The following conversation has been edited for length and clarity.

What was it about this script that sparked something in you?

Well, first, I love high school movies, even as an almost 40-year-old woman. But then I read the script, and the whole lesbian Fight Club, the comedy, the one-liners…I needed Emma Seligman to fall in love with me.

How does that meeting go?

We literally just geeked out about ‘90s movies and everything in that genre: Can’t Hardly Wait, Jawbreaker, She’s All That, and obviously, Fight Club. Emma really wanted this movie to stand alongside those films, but she wanted this generation to have its own teen movie to cling to.

When it comes to the aesthetics of the film, we have a few different shifts going on from bare faces to a sort of gag-worthy bloodiness. How did you arrive at these two polar opposites?

We wanted all of the cast to look like real people—that was number one—while still giving you hints of the cliques that everyone was in, just a little taste of familiarity and nostalgia. I clearly took that sensibility to the Fight Club setting, too. The makeup needed to match up with the stunt choreography and the wardrobe…I wanted everything to be married so perfectly.

Photo:Courtesy of ‘Bottoms’

How did you use makeup to communicate details about each of the cliques?

Take PJ (Rachel Sennott) and Josie (Ayo Edibiri). We wanted them to stay pretty natural to communicate that although the confidence is there, they’re inexperienced, young girls. Brittany and Isabel were our “it girls,” so their makeup veered more cutesy: They have their lip gloss on, you can tell that they wake up every morning and do their hair and makeup, even though it’s still not over-the-top. And then, all the other girls—one has a little more of a punk rock look, one doesn’t care so much…I really wanted to touch on every genre of kid you would see in a high school lunchroom.

As a makeup artist, you have a wealth of knowledge in the horror genre, but there’s a version of this film that didn’t have to be this bloody (although I loved that it went there). When strategizing with Emma, how did you decide to go for full-out, surreal blood and gore?

That was all Emma. (She laughs.) She was like, “I want all the blood,” especially in that last scene. If she could have gotten more blood, it would have been there. It was almost a Kill Bill vibe with the brightness of the blood. I mean, when Emma wants blood, you just give her blood!

This is a brighter cherry red blood as opposed to a more realistic hue of human blood?

Yeah, we played around with the color to brighten it up as much as we could.
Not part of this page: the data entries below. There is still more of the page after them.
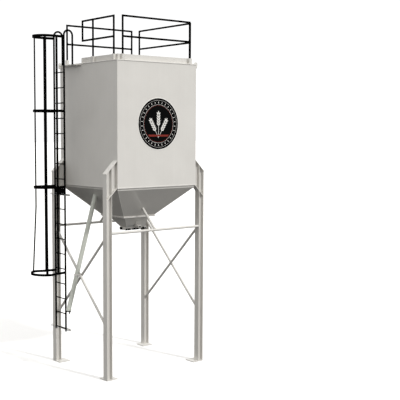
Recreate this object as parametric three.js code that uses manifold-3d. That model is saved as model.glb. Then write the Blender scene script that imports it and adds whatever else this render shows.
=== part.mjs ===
// A square steel storage bin with a pyramid hopper, standing on four wide-flange legs.
// Caged ladder on the left side (-X), handrails round the roof. Millimetres, +Z up.
// The front faces -Y. Sizes are given from the bin's own axis, at ground level, and the last
// lines move the whole to its origin, at ground level in the middle of the footprint.
import * as THREE from 'three';
import { mergeVertices } from 'three/addons/utils/BufferGeometryUtils.js';
import Module from 'manifold-3d';

const wasm = await Module();
wasm.setup();

// Driving dimensions
const binHalf = 990.5; // half of the 1981 mm (6 ft 6 in) square bin, outside
const wallBottom = 3728;
const wallTop = 6150;
const plate = 6.35; // quarter-inch plate
const gap = 0.3; // clearance between welded or fitted neighbours

const ringThick = 16; // flat ring under the walls
const ringOut = 5;
const ringWide = 65;

const hopperTopHalf = 968;
const lipTop = wallBottom - ringThick - gap;
const hopperLip = 40; // upright lip of the hopper plates, under the ring
const hopperTop = lipTop - hopperLip; // where the plates bend into the slope
const flangeTop = 3092;
const flangeThick = 26;
const flangeHalf = 406;

const neckTopHalf = 289;
const neckBottomHalf = 105;
const neckTop = flangeTop - flangeThick - gap;
const neckBottom = 2835;

const gateLeft = -135;
const gateRight = 414;
const gateHalf = 105;
const gateTop = neckBottom - gap;
const gateBottom = 2775;
const outletHalf = 80;

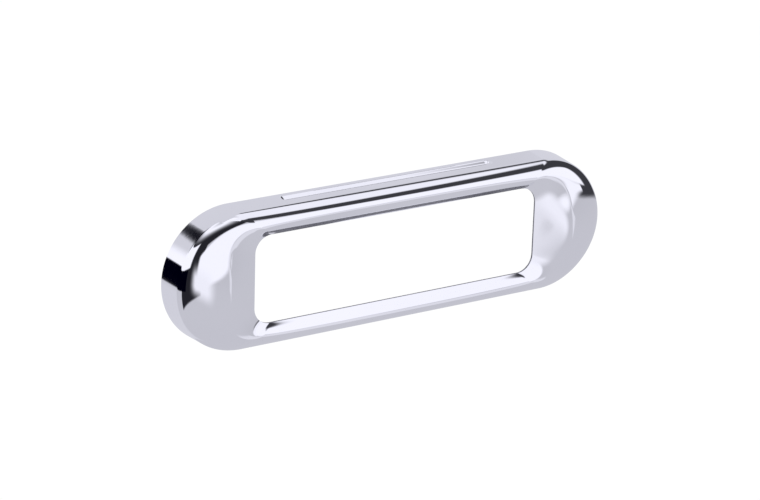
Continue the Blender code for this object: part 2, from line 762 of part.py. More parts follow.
build_surround()
build_carrier()
build_gasket()
build_fixings()
build_hinge()
build_flap_group()
for spring_side, spring_sign in SIDES:
    build_spring(spring_side, spring_sign)
lift_to_origin()
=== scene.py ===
"""Looks of the letter plate: a chrome plated surround with its inner fittings, on a plain pale floor.

The door's face is the plane y = 0. The plate stands off it towards -Y, the front, with its long
side along X and its height along Z. Pieces are made in millimetres from the middle of the opening
and then brought to the frame's metres.
"""
import math

import bmesh
import bpy
import numpy as np
from mathutils import Matrix, Vector


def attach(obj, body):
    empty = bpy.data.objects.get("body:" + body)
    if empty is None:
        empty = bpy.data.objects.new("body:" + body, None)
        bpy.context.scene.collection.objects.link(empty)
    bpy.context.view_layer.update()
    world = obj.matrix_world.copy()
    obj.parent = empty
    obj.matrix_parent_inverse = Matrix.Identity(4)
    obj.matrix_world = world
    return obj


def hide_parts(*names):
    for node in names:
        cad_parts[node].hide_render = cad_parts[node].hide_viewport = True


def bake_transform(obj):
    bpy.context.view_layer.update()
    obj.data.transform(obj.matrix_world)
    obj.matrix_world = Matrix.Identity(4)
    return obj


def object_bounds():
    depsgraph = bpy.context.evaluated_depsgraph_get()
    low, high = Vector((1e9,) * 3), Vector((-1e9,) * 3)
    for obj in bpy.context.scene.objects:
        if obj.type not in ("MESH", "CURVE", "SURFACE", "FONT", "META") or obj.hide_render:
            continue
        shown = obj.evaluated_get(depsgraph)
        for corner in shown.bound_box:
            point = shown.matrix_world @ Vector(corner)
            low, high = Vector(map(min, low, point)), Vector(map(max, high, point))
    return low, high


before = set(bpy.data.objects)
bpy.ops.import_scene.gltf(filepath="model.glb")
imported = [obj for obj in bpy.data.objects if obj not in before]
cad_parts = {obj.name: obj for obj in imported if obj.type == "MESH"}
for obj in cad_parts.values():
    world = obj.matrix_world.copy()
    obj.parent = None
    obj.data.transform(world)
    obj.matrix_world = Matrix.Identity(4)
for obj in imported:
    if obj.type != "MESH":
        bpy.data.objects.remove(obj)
cad_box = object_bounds()

# ---------------------------------------------------------------- main sizes, millimetres
MM = 0.001
RISE = 37.2                       # height of the opening's middle above the floor frame
HALF_LEN, HALF_H = 132.0, 38.2    # outline at the door
DRAFT, WALL = 0.9, 16.7           # lean of the outer wall over its depth
OPEN_A, OPEN_B, OPEN_R = 87.2, 24.4, 9.5    # opening: half length, half height, corner radius
LIP = 18.1                        # how far the lip of the opening stands off the door
SKIN, LIP_THICK = 2.0, 1.1
LIP_EDGE = 0.04                   # from the polished lip back to the start of the casting's rough face, which is painted darker as shade
LINER_DEPTH, LINER_LEAN = 12.0, 14    # inner wall behind the skin: its depth, the depth its lean spans

# dome over the long rails and over the broad ends: crest height, width of the shoulder, height of
# the straight wall under it, exponent of the shoulder's curve, how early the slope inside the crest
# falls (a power of ten), and how hollow it is
RAIL = dict(crest=21.6, wide=6.2, wall=13.0, curve=1.65, soft=1.4, hollow=0.4)
END = dict(crest=27.9, wide=25.0, wall=15.3, curve=1.65, soft=-0.6, hollow=0.1)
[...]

It’s one of my favorite bloods that I’ve used, called the Fleet Street Fresh Drying Blood, and it helped portray a bit of a dream aspect to the film. I brought some visual realism into the project with the tracking of the wounds (bruises progressing as they would naturally over the course of the film), but all of that blood was intended to create an element of fantasy.
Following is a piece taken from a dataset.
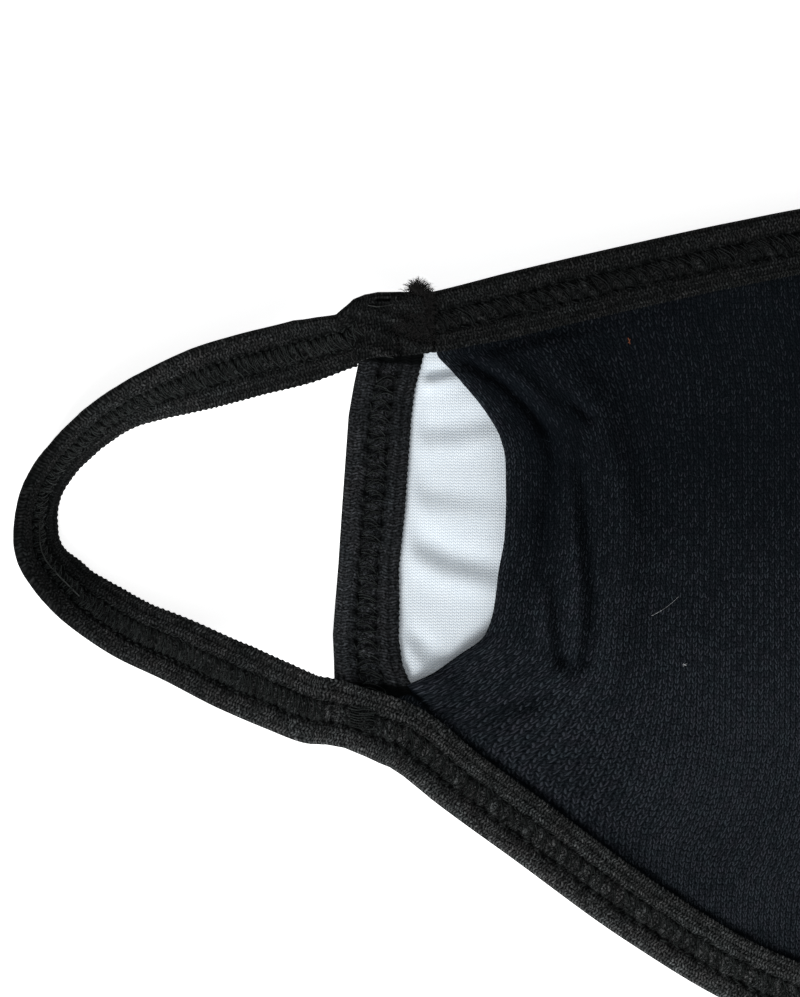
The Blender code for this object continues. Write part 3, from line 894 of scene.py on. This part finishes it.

Still, the wounds and gashes needed to represent how inexperienced fighters would fight: scratches on the face from girls just going at you, hair pulling, technically poor punches. So you’d see the redness of the knuckles, sometimes they’d split. But for the most part, it was a lot of bruising because these aren’t expert fighters. They weren’t in a basement at a bar with money on the line; they were in a gym, and they were playing a part to get to the end goal, which was the cheerleaders.
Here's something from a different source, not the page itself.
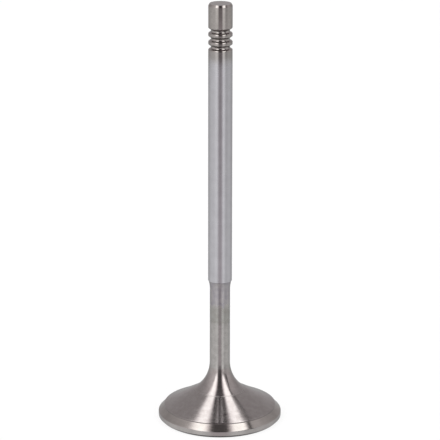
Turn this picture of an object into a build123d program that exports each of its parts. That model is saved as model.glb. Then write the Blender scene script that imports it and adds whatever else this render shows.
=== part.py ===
from build123d import *
from math import cos, radians, sin, sqrt, tan
import os

# Poppet valve of a passenger-car engine with four valves to a cylinder. Head, neck, stem and
# keeper grooves are turned and ground on one forged steel blank, so the valve is one solid.
# Millimetres, +Z up the stem, origin at the centre of the flat combustion face.

overall_length = 107.05  # combustion face to tip

# Head
head_diameter = 31.1
face_chamfer = 0.6  # breaks the edge between combustion face and margin
margin_height = 1.1  # cylindrical rim left below the seat
seat_angle = 45  # degrees up from the combustion face
seat_width = 2.0  # measured along the ground seat
seat_step = 0.28  # the unground back stands this much proud of the seat
shoulder_radius = 0.25  # rounds the back over that step
back_angle = 27.8  # mean slope of the back, from its shoulder in to the fillet
back_radius = 85  # the back is slightly hollow between those two edges

# Fillet and neck
fillet_radius = 9.0
fillet_edge_diameter = 12.5  # crease where the fillet cuts into the back
neck_undercut = 0.455  # depth of the neck's top below the stem's surface
neck_foot_gain = 0.03  # the neck's foot stands this much proud of its top
relief_radius = 8.0  # run-out from the neck up to the stem

# Stem
stem_diameter = 5.97
stem_start_height = 36.33  # the full diameter begins above this height
stem_edge_chamfer = 0.12
tip_chamfer_height = 0.48
tip_chamfer_angle = 30  # degrees from the stem's axis

# Keeper grooves
groove_count = 3
groove_pitch = 2.03
tip_to_first_groove = 6.59  # tip to the middle of the top groove
groove_depth = 0.65
groove_flank_angle = 30  # each flank, from the groove's middle plane
groove_root_radius = 0.44
groove_lip_radius = 0.24

head_radius = head_diameter / 2
stem_radius = stem_diameter / 2
neck_top_radius = stem_radius - neck_undercut
neck_foot_radius = neck_top_radius + neck_foot_gain


def circle_rise(radius, across):
    """Height from a circle's centre to the circle, at a distance across from the centre."""
    return sqrt(radius**2 - across**2)


# Points of the half section, (distance from the axis, height), from the head up to the stem
margin_top = (head_radius, face_chamfer + margin_height)
seat_top = (
    head_radius - seat_width * cos(radians(seat_angle)),
    margin_top[1] + seat_width * sin(radians(seat_angle)),
)
shoulder = (seat_top[0], seat_top[1] + seat_step)
fillet_edge_radius = fillet_edge_diameter / 2
fillet_edge = (
    fillet_edge_radius,
    shoulder[1] + (shoulder[0] - fillet_edge_radius) * tan(radians(back_angle)),
)
neck_foot = (
    neck_foot_radius,
    fillet_edge[1]
    + circle_rise(fillet_radius, neck_foot_radius + fillet_radius - fillet_edge_radius),
)
stem_start_radius = stem_radius - stem_edge_chamfer
stem_start = (stem_start_radius, stem_start_height)
neck_top = (
    neck_top_radius,
    stem_start_height
    - circle_rise(relief_radius, neck_top_radius + relief_radius - stem_start_radius),
)
tip_face_radius = stem_radius - tip_chamfer_height * tan(radians(tip_chamfer_angle))

# A groove starts as a notch with sharp root and lips, which the radii then round off
notch_depth = groove_depth + groove_root_radius * (1 / sin(radians(groove_flank_angle)) - 1)
notch_width = notch_depth + stem_radius  # reaches out past the stem's surface
notch_half_height = notch_width * tan(radians(groove_flank_angle))
notch_root = stem_radius - notch_depth
groove_middle_height = (
    overall_length - tip_to_first_groove - groove_pitch * (groove_count - 1) / 2
)
position_margin = 0.001  # picks out the corners at a given distance from the axis

with BuildPart() as valve:
    with BuildSketch(Plane.XZ) as section:
        with BuildLine():
            Polyline(
                (0, 0),
                (head_radius - face_chamfer, 0),
                (head_radius, face_chamfer),
                margin_top,
                seat_top,
                shoulder,
            )
            RadiusArc(shoulder, fillet_edge, back_radius)
            RadiusArc(fillet_edge, neck_foot, fillet_radius)
            Line(neck_foot, neck_top)
            RadiusArc(neck_top, stem_start, relief_radius)
            Polyline(
                stem_start,
                (stem_radius, stem_start_height + stem_edge_chamfer),
                (stem_radius, overall_length - tip_chamfer_height),
                (tip_face_radius, overall_length),
                (0, overall_length),
                (0, 0),
            )
        make_face()
        step_ends = section.vertices().filter_by_position(
            Axis.X, seat_top[0] - position_margin, seat_top[0] + position_margin
        )
        fillet(step_ends.sort_by(Axis.Y)[-1], shoulder_radius)

        with Locations((notch_root, groove_middle_height)):
            with GridLocations(0, groove_pitch, 1, groove_count):
                Polygon(
                    (0, 0),
                    (notch_width, -notch_half_height),
                    (notch_width, notch_half_height),
                    align=None,
                    mode=Mode.SUBTRACT,
                )
        roots = section.vertices().filter_by_position(
            Axis.X, notch_root - position_margin, notch_root + position_margin
        )
        fillet(roots, groove_root_radius)
        stem_corners = section.vertices().filter_by_position(
            Axis.X, stem_radius - position_margin, stem_radius + position_margin
        )
        lips = stem_corners.sort_by(Axis.Y)[1:-1]  # all but the stem's own two ends
        fillet(lips, groove_lip_radius)
    revolve(axis=Axis.Z)

valve.part.label = "valve"
os.makedirs("parts", exist_ok=True)
export_step(valve.part, "parts/valve.step")
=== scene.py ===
from math import atan2, cos, hypot, pi, radians, sin, sqrt, tan

import bpy
from mathutils import Matrix, Vector


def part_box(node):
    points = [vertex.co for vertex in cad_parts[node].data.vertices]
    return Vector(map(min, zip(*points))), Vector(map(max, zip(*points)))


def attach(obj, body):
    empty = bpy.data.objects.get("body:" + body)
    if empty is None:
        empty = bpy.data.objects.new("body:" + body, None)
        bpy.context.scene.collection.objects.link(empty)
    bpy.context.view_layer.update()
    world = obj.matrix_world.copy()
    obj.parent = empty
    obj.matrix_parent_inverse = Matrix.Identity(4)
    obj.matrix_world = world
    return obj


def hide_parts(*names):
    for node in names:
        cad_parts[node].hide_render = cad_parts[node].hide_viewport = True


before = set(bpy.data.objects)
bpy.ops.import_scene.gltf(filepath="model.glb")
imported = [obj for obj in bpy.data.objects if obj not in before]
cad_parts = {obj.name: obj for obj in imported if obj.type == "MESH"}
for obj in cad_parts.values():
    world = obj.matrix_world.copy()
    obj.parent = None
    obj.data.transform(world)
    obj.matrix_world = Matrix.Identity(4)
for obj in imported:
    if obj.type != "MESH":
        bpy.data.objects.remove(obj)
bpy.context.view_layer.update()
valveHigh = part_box("valve")[1]
print("frame loaded")

mm = 0.001
white = (1, 1, 1, 1)
lowest = -1.0  # a height below every piece


# small helpers

def linearColour(hexCode):
    channels = [int(hexCode[i:i + 2], 16) / 255 for i in (0, 2, 4)]
    return [c / 12.92 if c <= 0.04045 else ((c + 0.055) / 1.055) ** 2.4 for c in channels] + [1]


# adds one node to a tree; inputs are given by name or in order, each as a plain value, another
# node, whose first output is taken, or one of its outputs
def addNode(tree, kind, inputs=(), **settings):
    node = tree.nodes.new(kind)
    for name, value in settings.items():
        setattr(node, name, value)
    given = inputs.items() if isinstance(inputs, dict) else enumerate(inputs)
    for key, value in given:
        if isinstance(value, bpy.types.Node):
            value = value.outputs[0]
        if isinstance(value, bpy.types.NodeSocket):
            tree.links.new(value, node.inputs[key])
        else:
            node.inputs[key].default_value = value
    return node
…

The characters in Bottoms feel as though they could exist in the same universe as Euphoria, but the makeup in Euphoria trends hyper-sexualized, whereas the makeup in this film feels true to form for 17-year-olds. Was there a conversation about how to portray their unrelenting horniness while still having them look like teenagers?

My whole life watching movies, it’s been my personal pet peeve when I see an actor playing a high schooler who is clearly 40. I really wanted them to look age-appropriate, and obviously, it is a sexualized script. The ultimate goal is to have sex with cheerleaders at the end of this by learning how to defend themselves. But it’s almost funnier seeing someone age-appropriate talk like that because it’s relatable.

Like horny 15-year-olds on AIM at two in the morning pretending they have game. You also added natural blemishes to communicate that they’ve got hormones raging, right?

Right, just adding a little redness here and there where you’d actually break out as a hormonal teenage girl.

Then, on the flip side, how did you use aesthetics to enable the actors to express the fullness of their desires? Because to me, it seems that desire is driving the plot of the entire film.

When the cheerleaders were in their uniforms, for example, we made sure they always had a red lip, which totally changes their vibe. But also the fair scene where PJ does her own makeup: It’s her interpretation of what a teenage girl should look like. She’s got a heavily contoured face, cut crease, splotches of mint green in her tear ducts…almost like she’s trying to incorporate every TikTok trend and smashing them all together. When Rachel and I talked about that particular look, she was like, “I want to look insane.”

It’s sweet because PJ’s clearly trying so hard to impress her crush, Brittany. It’s just not her.

Exactly. And that’s such a moment I think we could’ve all related to as young girls. If you were interested in makeup and saw something on TV, you’d try to do it yourself and wind up looking like a crazy person. Glitter everywhere. Why was that ever a thing?! But back then, you were like, “I am it.”

Photo:Courtesy of ‘Bottoms’

In terms of the queerness of the film, I had read an interview with Emma in which they said, “I really just wanted to see superficial, horny, messy teenage girls who happen to be queer.” How did you ensure that the actors looked authentically queer without leaning into a caricature of queerness?

My perspective on this is, “You are who you are.” A lash or some lipstick is not gonna change that. It might make you feel a little more beautiful if that’s your vibe, but for the most part, queerness didn’t define the characters visually.

Rachel said in an interview, “I think no one actually thought that we were gonna make it bloody.” Why might it be strange to assume this women-led film would be so bloody?

I mean, it’s such a big buildup. You’re seeing all the fighting montages, some punches, blood, spit, all the typical stuff. But then you get to that football field, and it suddenly becomes another movie. It’s raining blood. Emma wanted to shock everyone at the end. I mean, everyone still gets the girl, so it’s cool.